This story, which appears in Absence of the Hero, a collection of Bukowski’s early singles, B-sides, and outtakes, is both a satire and a reflection on storytelling, making it a rather exceptional moment in the canon of a grubby realist whose lean, deadpan constructions—“My soul is puking”—tend to make haiku seem epic and pompous. Even “Cacoethes” runs on such spartan prose until its narrator, a nameless prototype of ­Bukowski’s
stalwart ­alter ego, Henry Chinaski, pays a visit to a precious, modestly successful writer:

His writing was mostly a tautology of the popular mode, though sometimes he worked with abstraction, and because the others weren’t doing it, it did give his stories a clean, fresh ring, a ring, I thought sometimes a little too valiant with experimental pageantry. But what the devil, he was trying.

We hear Holden Caulfield criticizing Laurence ­Olivier for being a show-off. The praise is clearly disingenuous: Bukowski is lampooning the vocabulary and sub-Jamesian sentence structure of the sort of writing he dislikes—stiff, ornate, self-satisfied. Words and their meanings should be open and straightforward, not hidden behind polysyllabic clutter or fussy syntax.

Once the perspective returns to the narrator, its style normalizes: “Say, where’s the bathroom?” Back to the writer, however, and the language is re-empurpled: “He came back with his high, white bowl of fourscore pretzels and set them before me. I obliged and sipped at my coffee.” From here, the narrative style bifurcates: plain for the main character, flowery and highfalutin for the artiste.

To Bukowski’s ears, grandiloquence is not beautiful; it tries too hard to please. A lofty style speaks for a writing workshop or for the author’s own vanity, but not for the hardscrabble realities of life—which is what the work demands. This makes “Cacoethes” a neat ­microcosm for—and the first example of—Bukowski’s preoccupation with the human face and what it reveals about ­character, in fiction as in life.

Early in the story, the narrator describes the writer: “a huge man, large-boned, tall, wide, somehow fortified.
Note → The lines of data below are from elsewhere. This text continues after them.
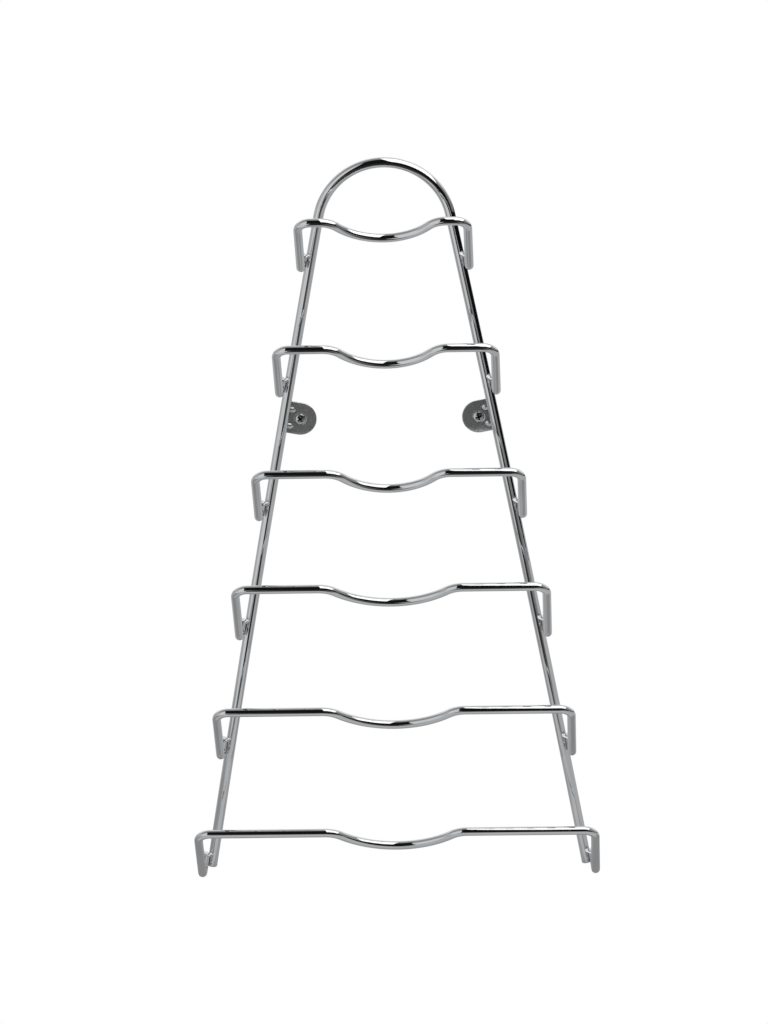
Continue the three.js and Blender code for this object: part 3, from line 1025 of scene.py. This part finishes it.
def make_floor():
    """A plain floor under the rack that glows: plain white to the camera, and to the metal patches of
    painted light and painted shade.
    """
    low, _ = CAD_BOX
    z = low.z - FLOOR_BELOW
    sides_in_turn = (("left", "front"), ("right", "front"), ("right", "back"), ("left", "back"))
    corners = [(FLOOR_REACH[x_side], FLOOR_REACH[y_side], z) for x_side, y_side in sides_in_turn]
    mesh = bpy.data.meshes.new("floor")
    mesh.from_pydata(corners, [], [(0, 1, 2, 3)])
    floor = bpy.data.objects.new("floor", mesh)
    bpy.context.scene.collection.objects.link(floor)
    material = bpy.data.materials.new("pale_floor")
    material.use_nodes = True
    tree = material.node_tree
    tree.nodes.remove(tree.nodes["Principled BSDF"])
    place = tree.nodes.new("ShaderNodeNewGeometry")
    parts = tree.nodes.new("ShaderNodeSeparateXYZ")
    tree.links.new(place.outputs["Position"], parts.inputs["Vector"])
    brightness = patchwork(tree, parts.outputs["X"], parts.outputs["Y"], FLOOR_GLOW, FLOOR_PATCHES)
    show_white(tree, "ShaderNodeEmission", brightness, tree.nodes["Material Output"])
    mesh.materials.append(material)


def make_room():
    """Soft light from all around, and dark in front where the camera stands."""
    world = bpy.data.worlds.new("studio")
    bpy.context.scene.world = world
    world.use_nodes = True
    tree = world.node_tree
    tree.nodes.clear()
    place = tree.nodes.new("ShaderNodeTexCoord")
    parts = tree.nodes.new("ShaderNodeSeparateXYZ")
    tree.links.new(place.outputs["Generated"], parts.inputs["Vector"])
    ahead = maths(tree, "MULTIPLY", parts.outputs["Y"], -1.0)
    pitch = maths(tree, "DEGREES", maths(tree, "ARCTAN2", parts.outputs["Z"], ahead))
    aside = maths(tree, "DEGREES", maths(tree, "ARCSINE", parts.outputs["X"]))
    brightness = patchwork(tree, aside, pitch, ROOM_GLOW, ROOM_CARDS)
    show_white(tree, "ShaderNodeBackground", brightness, tree.nodes.new("ShaderNodeOutputWorld"))


def make_softbox():
    """One large soft light overhead on the right, turned a little to the left and tilted forwards."""
    edge = SOFTBOX_BACK_CORNER - SOFTBOX_FRONT_CORNER
    turn = math.atan2(-edge.x, edge.y)
    tilt = math.atan2(edge.z, math.hypot(edge.x, edge.y))
    light = bpy.data.lights.new("softbox", "AREA")
    light.shape = "RECTANGLE"
    light.size = SOFTBOX_WIDTH
    light.size_y = edge.length
    light.energy = SOFTBOX_GLOW * math.pi * light.size * light.size_y
    lamp = bpy.data.objects.new("softbox", light)
    rightwards = Vector((math.cos(turn), math.sin(turn), 0))
    middle_of_edge = (SOFTBOX_FRONT_CORNER + SOFTBOX_BACK_CORNER) / 2
    lamp.location = middle_of_edge + rightwards * (SOFTBOX_WIDTH / 2)
    lamp.rotation_euler = (tilt, 0, turn)
    lamp.visible_camera = False
    bpy.context.scene.collection.objects.link(lamp)


def make_camera():
    """A long lens, a little to the right of the rack and above it, rolled slightly."""
    low, high = CAD_BOX
    target = Vector((TARGET_ASIDE, HOOP_Y, (low.z + high.z) / 2 + TARGET_ABOVE))
    back = Vector((
        math.sin(CAMERA_AZIMUTH) * math.cos(CAMERA_ELEVATION),
        -math.cos(CAMERA_AZIMUTH) * math.cos(CAMERA_ELEVATION),
        math.sin(CAMERA_ELEVATION),
    ))
    level_right = Vector((math.cos(CAMERA_AZIMUTH), math.sin(CAMERA_AZIMUTH), 0))
    level_up = back.cross(level_right)
    right = level_right * math.cos(CAMERA_ROLL) + level_up * math.sin(CAMERA_ROLL)
    up = level_up * math.cos(CAMERA_ROLL) - level_right * math.sin(CAMERA_ROLL)
    lens = bpy.data.cameras.new("camera")
    lens.lens = CAMERA_LENS
    lens.sensor_width = CAMERA_SENSOR
    camera = bpy.data.objects.new("camera", lens)
    camera.matrix_world = Matrix((
        (right.x, up.x, back.x, 0),
        (right.y, up.y, back.y, 0),
        (right.z, up.z, back.z, 0),
        (0, 0, 0, 1),
    ))
    camera.location = target + back * CAMERA_DISTANCE
    bpy.context.scene.collection.objects.link(camera)
    bpy.context.scene.camera = camera


# ---- Assembly ----

make_hoop()
for number in range(RAIL_COUNT):
    make_rail(number)
    make_rail_welds(number)
for wall_side in SIDES:
    make_plate(wall_side)
    make_plate_welds(wall_side)
    make_screw(wall_side)
make_floor()
make_room()
make_softbox()
make_camera()

view = bpy.context.scene.view_settings
view.view_transform = "Standard"
view.look = "None"
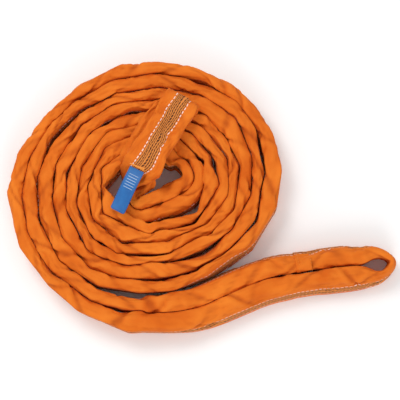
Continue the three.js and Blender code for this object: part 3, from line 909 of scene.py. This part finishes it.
def make_camera():
    data = bpy.data.cameras.new("camera")
    cam = bpy.data.objects.new("camera", data)
    bpy.context.scene.collection.objects.link(cam)
    e = math.radians(CAMERA["elevation"])
    back = Vector((0, -math.cos(e), math.sin(e)))
    cam.location = Vector(CAMERA["target"]) + back * CAMERA["distance"]
    cam.rotation_euler = back.to_track_quat("Z", "Y").to_euler()
    data.sensor_width = 36
    data.lens = 36 * CAMERA["distance"] / CAMERA["view"]
    data.clip_start, data.clip_end = 0.05, 50
    bpy.context.scene.camera = cam


def area_light(name, at, size, power, colour=(1, 1, 1)):
    data = bpy.data.lights.new(name, "AREA")
    data.size, data.energy, data.color = size, power, colour
    light = bpy.data.objects.new(name, data)
    light.location = at
    light.rotation_euler = Vector(at).to_track_quat("Z", "Y").to_euler()
    bpy.context.scene.collection.objects.link(light)


def make_stage():
    bpy.ops.mesh.primitive_plane_add(size=12)
    floor = bpy.context.object
    floor.name = "floor"
    n = Nodes("pale_floor")
    tone = n.mix(n.noise(3, 2), (0.96, 0.96, 0.96, 1), (0.98, 0.98, 0.98, 1))
    floor.data.materials.append(n.finish(Base_Color=tone, Roughness=0.9))
    world = bpy.data.worlds.new("studio")
    world.use_nodes = True
    world.node_tree.nodes["Background"].inputs["Color"].default_value = (1, 1, 1, 1)
    world.node_tree.nodes["Background"].inputs["Strength"].default_value = 0.74
    bpy.context.scene.world = world
    area_light("key", (-0.9, 0.9, 2.2), 1.0, 22)
    area_light("front", (0.4, -2.2, 1.6), 1.2, 16)
    bpy.context.scene.view_settings.view_transform = "Standard"


make_camera()
make_stage()
sleeve = sleeve_material()
loop = whole_loop()
across, flatwise, relief = sleeve_grid(loop)
moved = settled(placed(across, flatwise, loop), loop)
across, flatwise = across + moved[0], flatwise + moved[1]


def no_deeper(value, plain, share):
    """The value, kept on its own side and at least a share of the plain section's size out."""
    return np.sign(plain) * np.maximum(np.sign(plain) * value, share * np.abs(plain))


# The sleeve never sinks in as far as the yarn, which fills YARN_SHARE of the plain section.
YARN_SHARE = (0.5, 0.62)  # of its thickness and height
plain_x, plain_z = section(AROUND)
plain_x, plain_z = loop["thin"][:, None] * plain_x, loop["high"][:, None] * plain_z
across = no_deeper(across, plain_x, 0.64)
flatwise = no_deeper(flatwise, plain_z, 0.72)
grid = placed(across, flatwise, loop)

# ---- the sleeve's pieces ----
# A bight's piece reaches this far behind its hinge, and the tail's pieces this far behind theirs.
BEHIND_BIGHT, BEHIND_TAIL = -30.0, -50.0
tail_dir = heading_vector(TAIL_HEADING)
bight_x = ahead_of(loop["centre"], BIGHT_HINGE, BIGHT_AHEAD)
tail_x = ahead_of(loop["centre"], TAIL_HINGE, tail_dir)
inner_x = ahead_of(loop["centre"], INNER_HINGE, ALONG)
flat = np.abs(loop["tall"][:, 2]) < 0.3
outer_tip = int(np.argmax(bight_x))
inner_tip = int(np.argmax(np.where(flat, inner_x, -1e9)))
last_ring = len(loop["s"]) - 1


def first_index(mask, start):
    return start + int(np.argmax(mask[start:]))


def last_index(mask, end):
    return end - 1 - int(np.argmax(mask[:end][::-1]))


tail_start = first_index(bight_x < BEHIND_BIGHT, outer_tip)
coil_start = first_index(tail_x < BEHIND_TAIL, tail_start)
off_inner_bight = (inner_x < BEHIND_BIGHT) | ~flat
inner_start = last_index(off_inner_bight, inner_tip)
inner_end = first_index(off_inner_bight, inner_tip)
coil_end = last_index(tail_x < BEHIND_TAIL, last_ring + 1)
tail_end = last_index(bight_x < BEHIND_BIGHT, last_ring + 1)
PIECES = {
    "sleeve_outer_bight": (0, tail_start),
    "sleeve_tail_outer_leg": (tail_start, coil_start),
    "sleeve_coil_outer_leg": (coil_start, inner_start),
    "sleeve_inner_bight": (inner_start, inner_end),
    "sleeve_coil_inner_leg": (inner_end, coil_end),
    "sleeve_tail_inner_leg": (coil_end, tail_end),
    "sleeve_joint_inner_end": (tail_end, last_ring),
}
made = {}
FOLD_DEPTH = 3.0  # a fold this deep takes the full painted shade
# How strongly the folds take painted shade, and the ridges a painted highlight, worked out from the surface's
# relief.
painted_fold_light = -relief / FOLD_DEPTH
for name, (start, end) in PIECES.items():
    rings = slice(start, end + 1)
    made[name] = tube_mesh(name, grid[rings], loop["s"][rings], GIRTH, painted_fold_light[rings])
    made[name].data.materials.append(sleeve)


# ---- the load-bearing yarn inside the sleeve ----
CORE_STEP = 4  # every fourth ring and point of the sleeve's grid
yarn = yarn_material()
core = placed(plain_x * YARN_SHARE[0], plain_z * YARN_SHARE[1], loop)
for name, (start, end) in PIECES.items():
    if name == "sleeve_joint_inner_end":
        continue
    rows = np.unique(np.append(np.arange(start, end + 1, CORE_STEP), end))
    piece = name.replace("sleeve", "core")
    made[piece] = tube_mesh(piece, core[rows][:, ::CORE_STEP], loop["s"][rows], CORE_GIRTH)
    made[piece].data.materials.append(yarn)


# ---- the sewn joint: the sleeve's outer end lies folded over its inner end ----
def around_leg(s_at, stand_off):
    """The leg's surface at distances along the sleeve, standing off it, and its outward direction."""
    part = {}
    for k, v in loop.items():
        columns = v.reshape(len(v), -1)
        spread = np.column_stack([np.interp(s_at, loop["s"], c) for c in columns.T])
        part[k] = spread.reshape(len(s_at), *v.shape[1:])
    px = np.column_stack([np.interp(s_at, loop["s"], c) for c in across.T])
    pz = np.column_stack([np.interp(s_at, loop["s"], c) for c in flatwise.T])
    px = np.clip(px, -part["thin"][:, None], part["thin"][:, None])
    nx, nz = px / part["thin"][:, None], pz / part["high"][:, None]
    size = np.hypot(nx, nz)
    part["thin"] = part["thin"] + stand_off
    off = np.asarray(stand_off)[:, None]
    out = (nx / size)[..., None] * part["face"][:, None] + (nz / size)[..., None] * part["tall"][:, None]
    return placed(px + off * nx / size, pz + off * nz / size, part), out


def along_joint(ahead):
    """The distance along the sleeve at a place ahead of the outer bight's hinge."""
    return np.interp(ahead, bight_x[tail_end:], loop["s"][tail_end:])


HEM_FROM, HEM_TO = 28.0, 61.0  # ahead of the outer bight's hinge
# The hem's folded edge has close rings, and its other end tapers into the sleeve.
hem_s = along_joint(HEM_FROM) + np.array([0.0, 0.2, 0.7, 1.5, *range(3, 31, 3), HEM_TO - HEM_FROM])
HEM_OFF = np.array([0.1, 1.2, 1.9, 2.1, 2.1, 2.0, 1.8, 1.8, 1.8, 1.8, 1.8, 1.8, 1.7, 1.5, 0.2])
hem, _ = around_leg(hem_s, HEM_OFF)
made["sleeve_joint_hem"] = tube_mesh("sleeve_joint_hem", hem, hem_s, GIRTH)
made["sleeve_joint_hem"].data.materials.append(sleeve)
STITCH_ROWS = (34.0, 58.0)  # ahead of the outer bight's hinge
STITCH_LENGTH, STITCH_WIDTH = 3.4, 0.9
thread = thread_material()
for i, ahead in enumerate(STITCH_ROWS):
    points, out = around_leg(np.array([along_joint(ahead)]), np.array([2.0]))
    round_leg = np.roll(points[0], -1, axis=0) - np.roll(points[0], 1, axis=0)
    name = f"joint_stitches_{i + 1}"
    made[name] = stitches_mesh(
        name, points[0][::2], round_leg[::2], out[0][::2], STITCH_LENGTH, STITCH_WIDTH
    )
    made[name].data.materials.append(thread)

# ---- the label ----
LABEL_HINGE = np.array([-128.7, 41.1, 104.8]) - COIL_CENTRE
LABEL_ACROSS = unit(np.array([-0.84081, 0.46799, -0.27206]))
LABEL_SIZE, LABEL_CORNER, LABEL_DROOP = (33.0, 92.0), 4.0, 11.0
LABEL_LIFT, LABEL_THICKNESS = 1.2, 0.9
seat_normal = unit(np.cross(ALONG, LABEL_ACROSS))
droop = math.radians(LABEL_DROOP)
label_down = -ALONG * math.cos(droop) - seat_normal * math.sin(droop)
label_out = seat_normal * math.cos(droop) - ALONG * math.sin(droop)


def label_sheet(first, last, rows, columns, curl):
    """A grid across and down the label; its lower corners are rounded."""
    down = np.linspace(first, last, rows)
    beyond = np.clip(down - (LABEL_SIZE[1] - LABEL_CORNER), 0, LABEL_CORNER)
    half = LABEL_SIZE[0] / 2 - (LABEL_CORNER - np.sqrt(LABEL_CORNER**2 - beyond**2))
    share = np.linspace(-1, 1, columns)
    u, v = half[:, None] * share[None, :], np.repeat(down[:, None], columns, 1)
    lift = curl * (1.6 * (u / 16) ** 2 * smooth((v - 20) / 50) + 1.5 * np.sin(v / 17) * smooth(v / 25))
    lift = lift + LABEL_LIFT
    points = LABEL_HINGE + u[..., None] * LABEL_ACROSS + v[..., None] * label_down
    return points + lift[..., None] * label_out, np.stack([u, v], -1) * MM


label = label_material(*LABEL_SIZE)
label_grid, label_uv = label_sheet(0.0, LABEL_SIZE[1], 47, 17, 1.0)
made["label_tag_sheet"] = sheet_mesh("label_tag_sheet", label_grid, label_uv, LABEL_THICKNESS)
made["label_tag_sheet"].data.materials.append(label)
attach(made["label_tag_sheet"], "label")
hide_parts("label_tag")

# The label's upper edge is sewn down under a strip with two rows of thread. The strip follows the sleeve.
HEADER_FROM, HEADER_TO = -9.0, -1.9  # along the crossing from the label's hinge, away from the label
NEAR_RINGS = 60  # rings of the sleeve on either side of the label that the strip can touch
header_u = np.linspace(-LABEL_SIZE[0] / 2, LABEL_SIZE[0] / 2, 17)
hu, hv = np.meshgrid(header_u, np.linspace(HEADER_FROM, HEADER_TO, 9))
near = grid[inner_start - NEAR_RINGS : inner_start + NEAR_RINGS].reshape(-1, 3) - LABEL_HINGE
near = np.column_stack([near @ LABEL_ACROSS, near @ -ALONG, near @ seat_normal])
near = near[near[:, 2] > -8]


def surface_at(u, v):
    """The highest of the four points of the sleeve that are nearest, above the label's hinge."""
    nearest = np.argsort((near[:, 0] - u) ** 2 + (near[:, 1] - v) ** 2)[:4]
    return near[nearest, 2].max()


surface = np.array([surface_at(u, v) for u, v in zip(hu.ravel(), hv.ravel())]).reshape(hu.shape)
surface = blurred(np.clip(surface, -2, 7), 1.5)
header_grid = LABEL_HINGE + hu[..., None] * LABEL_ACROSS - hv[..., None] * ALONG
header_grid = header_grid + (surface + 1.6)[..., None] * seat_normal
header_uv = np.stack([hu, hv], -1) * MM
made["label_header"] = sheet_mesh("label_header", header_grid, header_uv, LABEL_THICKNESS)
made["label_header"].data.materials.append(thread)
places = np.concatenate([header_grid[row, 1:-1] for row in (2, 5)])
headings, outs = [np.tile(direction, (len(places), 1)) for direction in (LABEL_ACROSS, seat_normal)]
made["label_stitches"] = stitches_mesh("label_stitches", places, headings, outs, 1.5, 0.6)
made["label_stitches"].data.materials.append(thread)
for name in ("label_header", "label_stitches"):
    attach(made[name], "coil")
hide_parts("label_seam")


def bends(name):
    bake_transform(made[name])


for name in ("sleeve_outer_bight", "core_outer_bight", "sleeve_joint_inner_end", "sleeve_joint_hem"):
    bends(name)
for kind in ("sleeve", "core"):
    for leg in ("outer", "inner"):
        bends(f"{kind}_tail_{leg}_leg")
        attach(made[f"{kind}_coil_{leg}_leg"], "coil")
        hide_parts(f"tail_{kind}_{leg}_leg")
        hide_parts(f"coil_{kind}_{leg}_leg")
    bends(f"{kind}_inner_bight")
    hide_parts(f"outer_bight_{kind}")
    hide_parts(f"inner_bight_{kind}")
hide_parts("sleeve_joint_overlap")
for i in (1, 2):
    bends(f"joint_stitches_{i}")
    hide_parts(f"sleeve_joint_stitch_row_{i}")

for name in ("sleeve_outer_bight", "sleeve_coil_outer_leg", "sleeve_coil_inner_leg"):
    start, end = PIECES[name]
I glanced at his face and didn’t find it particularly striking.” The writer has his own thoughts about appearance: “‘I thought you were a younger man.’ ‘I’m twenty-five,’
I answered, ‘but I’ve led a hard life.’”

There’s a strikingly similar scene in Ham on Rye, Bukowski’s tragicomic memoir-as-bildungsroman, where a custodian accosts Chinaski for skulking in a school hallway on prom night without a date or a tuxedo: “‘Get your ass out of here before I call the cops!’ ‘What for? This is the Senior Prom and I’m a senior.’ ‘Bullshit!’ he said. ‘You’re at least 22 years old!’”

In “Cacoethes,” the first-person perspective is unsurprising. When he was a teenager, Bukowski’s face and body were promiscuous with giant boils, and the California girls wanted nothing to do with him. Ugly faces, Chinaski repeatedly argues, are more honest, and therefore more beautiful, than the assembly-line perfection of Ken and Barbie. This story makes the case that writers should operate according to the same principles, avoid ostentation because of its inherent falsity. A pretty face and a well-manicured sentence might appear perfect, but Bukowski would argue that their enhanced features—enhanced by plastic surgery or by highbrow vocabulary—are fraudulent and ugly. The blunt Anglo-Saxon phrase, like a gap tooth, is beautiful in its stark inelegance.